Data segment —

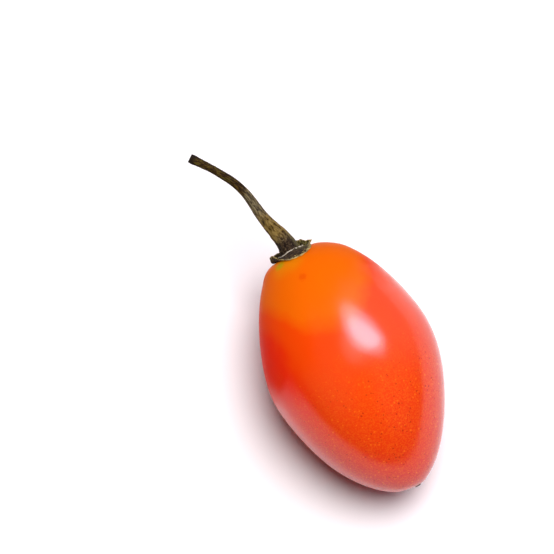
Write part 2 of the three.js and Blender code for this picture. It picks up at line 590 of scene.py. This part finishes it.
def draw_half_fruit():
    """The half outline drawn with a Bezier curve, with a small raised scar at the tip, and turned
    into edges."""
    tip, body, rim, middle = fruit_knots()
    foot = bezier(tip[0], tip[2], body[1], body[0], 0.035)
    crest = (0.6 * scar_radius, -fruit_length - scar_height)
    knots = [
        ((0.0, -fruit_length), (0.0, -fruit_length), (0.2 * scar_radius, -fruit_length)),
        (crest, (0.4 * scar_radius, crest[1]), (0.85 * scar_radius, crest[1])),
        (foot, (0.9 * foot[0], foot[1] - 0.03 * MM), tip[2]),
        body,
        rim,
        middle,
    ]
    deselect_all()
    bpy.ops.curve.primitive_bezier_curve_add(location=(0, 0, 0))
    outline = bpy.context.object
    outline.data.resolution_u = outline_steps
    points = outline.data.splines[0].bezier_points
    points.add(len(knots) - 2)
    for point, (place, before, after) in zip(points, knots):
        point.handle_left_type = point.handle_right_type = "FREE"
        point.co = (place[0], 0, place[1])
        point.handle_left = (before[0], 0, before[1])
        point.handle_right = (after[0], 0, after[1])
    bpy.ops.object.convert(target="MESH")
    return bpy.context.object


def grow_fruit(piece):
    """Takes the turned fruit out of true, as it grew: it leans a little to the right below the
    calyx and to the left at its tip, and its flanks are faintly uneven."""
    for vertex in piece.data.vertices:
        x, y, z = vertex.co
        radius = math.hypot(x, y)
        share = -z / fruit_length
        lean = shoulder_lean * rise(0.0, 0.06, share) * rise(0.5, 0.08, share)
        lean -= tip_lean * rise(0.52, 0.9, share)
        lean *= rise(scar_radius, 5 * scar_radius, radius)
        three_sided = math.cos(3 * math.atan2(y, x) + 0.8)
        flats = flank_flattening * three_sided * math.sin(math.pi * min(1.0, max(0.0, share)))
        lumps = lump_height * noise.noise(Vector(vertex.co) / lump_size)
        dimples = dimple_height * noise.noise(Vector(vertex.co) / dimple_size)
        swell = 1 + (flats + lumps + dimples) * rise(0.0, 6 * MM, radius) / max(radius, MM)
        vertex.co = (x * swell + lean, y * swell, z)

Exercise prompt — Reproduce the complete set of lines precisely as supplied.

Answer below —
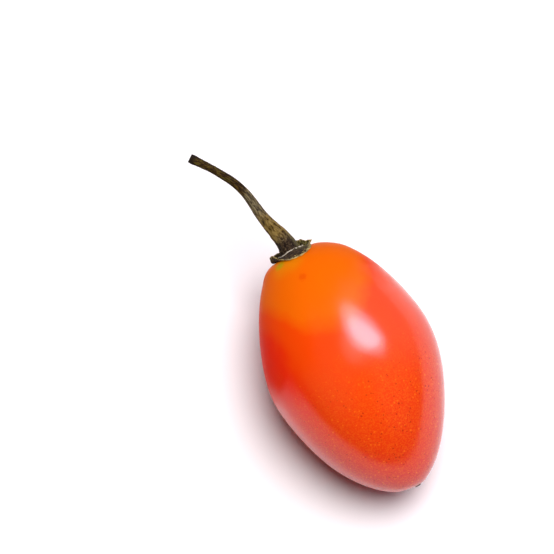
Write part 2 of the three.js and Blender code for this picture. It picks up at line 590 of scene.py. This part finishes it.
def draw_half_fruit():
    """The half outline drawn with a Bezier curve, with a small raised scar at the tip, and turned
    into edges."""
    tip, body, rim, middle = fruit_knots()
    foot = bezier(tip[0], tip[2], body[1], body[0], 0.035)
    crest = (0.6 * scar_radius, -fruit_length - scar_height)
    knots = [
        ((0.0, -fruit_length), (0.0, -fruit_length), (0.2 * scar_radius, -fruit_length)),
        (crest, (0.4 * scar_radius, crest[1]), (0.85 * scar_radius, crest[1])),
        (foot, (0.9 * foot[0], foot[1] - 0.03 * MM), tip[2]),
        body,
        rim,
        middle,
    ]
    deselect_all()
    bpy.ops.curve.primitive_bezier_curve_add(location=(0, 0, 0))
    outline = bpy.context.object
    outline.data.resolution_u = outline_steps
    points = outline.data.splines[0].bezier_points
    points.add(len(knots) - 2)
    for point, (place, before, after) in zip(points, knots):
        point.handle_left_type = point.handle_right_type = "FREE"
        point.co = (place[0], 0, place[1])
        point.handle_left = (before[0], 0, before[1])
        point.handle_right = (after[0], 0, after[1])
    bpy.ops.object.convert(target="MESH")
    return bpy.context.object


def grow_fruit(piece):
    """Takes the turned fruit out of true, as it grew: it leans a little to the right below the
    calyx and to the left at its tip, and its flanks are faintly uneven."""
    for vertex in piece.data.vertices:
        x, y, z = vertex.co
        radius = math.hypot(x, y)
        share = -z / fruit_length
        lean = shoulder_lean * rise(0.0, 0.06, share) * rise(0.5, 0.08, share)
        lean -= tip_lean * rise(0.52, 0.9, share)
        lean *= rise(scar_radius, 5 * scar_radius, radius)
        three_sided = math.cos(3 * math.atan2(y, x) + 0.8)
        flats = flank_flattening * three_sided * math.sin(math.pi * min(1.0, max(0.0, share)))
        lumps = lump_height * noise.noise(Vector(vertex.co) / lump_size)
        dimples = dimple_height * noise.noise(Vector(vertex.co) / dimple_size)
        swell = 1 + (flats + lumps + dimples) * rise(0.0, 6 * MM, radius) / max(radius, MM)
        vertex.co = (x * swell + lean, y * swell, z)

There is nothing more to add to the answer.